Darrell Ang: From outside the hall it looks a like an apartment block. Inside it’s a new universe, a good and resonant hall with wood throughout. It was refurbished seven or eight years ago, and the seating reduced from 2,000 to 1,750, which helped with the sound. Now it benefits every orchestra that plays there.
LV: Phil Rowlands is listed as Producer, Engineer and Editor. What in sum do these functions add up to?
Darrell Ang: These functions are critical to the success of every disc. Whether they’re handled by one person or several, they are your second pair of ears. I’m glad that Klaus Heymann is so selective with his producers. Andrew Walton, for example, and Phil Rowlands who did the Dutilleux. Phil has ears of gold.
LV: What does it mean to have ears of gold?
Darrell Ang: It means that every time will be quality time. You need to be a musician, trained and educated to know what the score actually requires, and what it takes to make the finished product. What we did in the Dutilleux, which is very hard music both to play and record, took someone with the refined ears and good taste to say to us, “This take is better because of the sheen on the strings, and that one is better because of the intonation.”

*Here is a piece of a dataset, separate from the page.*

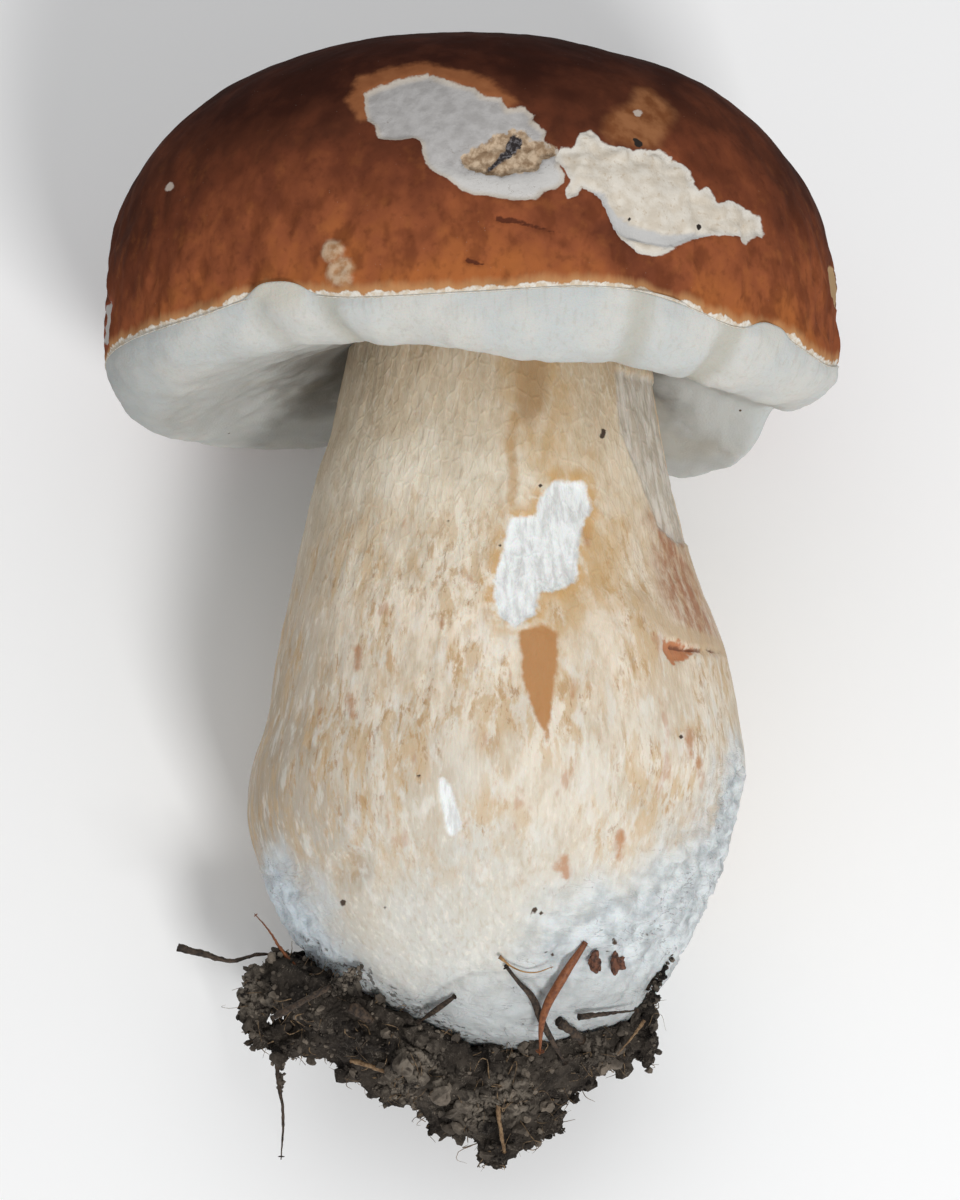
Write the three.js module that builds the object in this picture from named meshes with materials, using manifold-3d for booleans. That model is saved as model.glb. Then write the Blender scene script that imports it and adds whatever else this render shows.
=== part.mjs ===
// A porcini mushroom lying on its side, as picked, with the soil and litter that cling to its foot.
// Units are millimetres. The mushroom is modelled standing: +Z runs up the stem, +X is to its right, and
// -Y is the side that faces up once it lies down. The last section lays it on a level surface at z = 0.
import * as THREE from "three";
import { mergeVertices } from "three/addons/utils/BufferGeometryUtils.js";
import Module from "manifold-3d";

// Driving dimensions
const CAP_X = -3.6; // the cap sits a little to the left of the stem
const RIM_Z = 100; // height of the cap's rim above the foot of the stem
const CAP_RISE = 46.8; // height of the dome above its rim
const CAP_TILT = 0.6; // how far the dome's top leans to the left
const DOME_POWER = 2.57; // 2 is an ellipse, and more is squarer at the shoulder
const MARGIN_TUCK = 1.4; // how far the rim is tucked in under the dome's widest part
const SEAT_RISE = 8; // how far the cap's underside rises from its rim to its middle
const TUBE_MOAT = 3; // height above the rim at which the tube layer meets the stem
const STEM_FLATNESS = 0.97; // the stem's depth over its width
const FIT = 0.3; // gap kept between pieces that touch
const LEAN = 13.6; // degrees by which the cap end is raised when the mushroom lies down
const SURFACE = 24.2; // distance from the stem's foot to the surface below it, square to that surface

// Sides and steps of the faceted solids
const CAP_SIDES = 72;
const DOME_STEPS = 22;
const STEM_SIDES = 64;
const TUBE_SIDES = 72;
const SOIL_SIDES = 24;
const LITTER_SIDES = 5;

// Bearings run round the stem in degrees: 0 is right, 90 is the side it lies on, 180 is left, 270 is up.
// Each pair below is a bearing and a measure there.
const RIM_RADIUS = [
  [0, 53.4], [30, 52], [60, 50.8], [90, 50.2], [120, 50.8], [150, 52.2], [180, 53.4], [210, 53],
  [240, 51.6], [270, 51], [300, 51.2], [330, 52.2],
];
const RIM_WAVE = [
  [0, 0.2], [28, -1], [60, -0.6], [90, 0], [125, 0.4], [160, 0], [195, -0.2], [223, 0.2],
  [238, 1.8], [252, 0.3], [270, 0.6], [292, 2], [304, 0.6], [314, -1.2], [322, -0.6], [342, -2.4],
];
const TUBE_DEPTH = [
  [0, 5.6], [8, 4.4], [15, 3], [20, 3], [26, 7.8], [32, 9.4], [45, 9.8], [66, 8.2], [90, 4.8],
  [115, 4], [130, 5.4], [150, 7], [180, 7.8], [200, 6.4], [220, 4.8], [238, 3.8], [260, 5],
  [280, 7], [296, 6.8], [317, 7.9], [338, 7.5], [350, 6.4],
];
const TUBE_INSET = [[0, 0.5], [12, 0.8], [20, 3.6], [28, 2.8], [42, 1], [60, 0.5], [180, 0.5], [270, 0.5]];
const TUBE_FLANK = [[0, 8], [16, 5], [28, 3.5], [45, 4.5], [80, 7], [120, 8], [180, 8.5], [240, 7], [300, 7.5]];
// Creases part the tube layer's edge into pillows.
const CREASES = [[235, 0.7], [248, 1], [259, 0.4], [297, 1], [314, 1.2], [52, 0.7], [84, 0.6], [118, 0.8]];
const CREASE_WIDTH = 3.2;

// The stem's left and right edges, by height.
const STEM_EDGES = [
  [0.4, -0.5, 9], [2.2, -6.5, 14.5], [5, -14, 18.6], [9, -20.6, 22.2], [14, -26, 25.6],
  [20, -30.6, 28.9], [28, -34.1, 32.4], [34, -35.7, 34.2], [41, -35.3, 35.9], [48, -33.4, 35.2],
  [58, -31.6, 33], [69, -29.2, 28.9], [81, -26.7, 25.9], [92, -23.8, 23.9], [104, -21.6, 22],
];
const STEM_ROWS = [0.4, 2.2, 5, 9, 14, 20, 25, 30, 35, 40, 45, 50, 56, 61, 66, 71, 76, 81, 87, 94, 101];
const FOOT_MIDDLE = 4.2;

// Dents on the side that faces up: middle, half length, half width, turn of the length from level, depth.
const CAP_DENTS = [
  { x: -4.6, z: 122.8, long: 15, wide: 6.4, turn: -26, depth: 1.2 },
  { x: 0.8, z: 119.6, long: 6.4, wide: 4, turn: 12, depth: 2 },
  { x: 21, z: 115, long: 15, wide: 7, turn: -16, depth: 1 },
];
const STEM_DENTS = [
  { x: 6.3, z: 69.4, long: 11, wide: 5.2, turn: 64, depth: 1.2 },
  { x: 22.4, z: 84, long: 14, wide: 2.4, turn: -80, depth: 0.9 },
  { x: -20.4, z: 25.2, long: 3.6, wide: 3, turn: 0, depth: 1 },
];

// Soil round the foot: height of its upper edge, radius of its side, and height where its underside begins.
const SOIL_EDGE = [
  [0, 13], [30, 11], [60, 9], [90, 9.5], [120, 12], [150, 15], [180, 17], [200, 13.4], [218, 9],
  [235, 5], [250, 2], [270, 0.8], [290, 1.6], [315, 5.6], [340, 10.6],
];
const SOIL_SIDE = [
  [0, 22], [30, 22.4], [60, 22.6], [90, 22.8], [120, 25], [150, 30.5], [180, 34], [195, 32], [212, 27],
  [228, 20], [245, 13], [270, 9.5], [295, 11.5], [315, 15.5], [340, 20.5],
];
const SOIL_SHELF = [
  [0, 2.4], [45, 2], [90, 3], [135, 3.5], [170, 3.6], [195, 4], [215, 1], [235, -2], [270, -4],
  [300, -2.6], [330, 1],
];
const SOIL_TIP = -14.2;
const SOIL_ROUGHNESS = 0.24; // share of its radius by which the clod's surface goes in and out
const SOIL_CRUMBS = 44;
const CRUMB_SIZES = [1.3, 3.3];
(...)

LV: What can you tell us about Huang Ro, whom you’ve programed for the Pacific Symphony?
Darrell Ang: Huang Ro is a good friend of mine, a very successful young Chinese composer. He’s been living here for more than 20 years; he studied at Juilliard and Oberlin. He’s also one of the hottest Chinese composers on the planet; he’s on every menu, on everybody’s list.
LV: What does it mean that orchestras like the Pacific Symphony are reaching beyond the mainstream?
Darrell Ang: Orchestras like the Pacific Symphony have long realized that they had to communicate more, and connect more with the community. They are now realizing that making those connections has to be more than a manner of speech, it’s about how they relate. They are also realizing that there’s a whole community of different composers from different races who speak different languages and were trained in different schools to write in different styles. This new 21st century variety is a good thing. The Pacific Symphony is one of these orchestras that is leading the change.
LV: What does your appointment in Chengdu mean?
Darrell Ang: The Sichuan Symphony Orchestra has been an interesting, enjoyable experience. Chinese orchestras are in their infancy, aside from those in Beijing, Shanghai and Guangzhou. This one in Chengdu is still a baby.
LV: Why is China making the investment?
Darrell Ang: Developing the arts and culture, and especially classical music, is very important to the Chinese leaders. They want their orchestras to rise to the top in the next 10 years, and Chengdu, as the capital of Sichuan province, is a very important city to them. Sichuan province is the western gateway to the world China is reaching out to: Myanmar, Laos, Cambodia, Thailand and Vietnam to the south; India and Pakistan over the Tibetan plateau, Russia to the north. All of which makes the Orchestra central to the government’s plans for the city and the province–without culture they believe they cannot be on the same level as their western counterparts.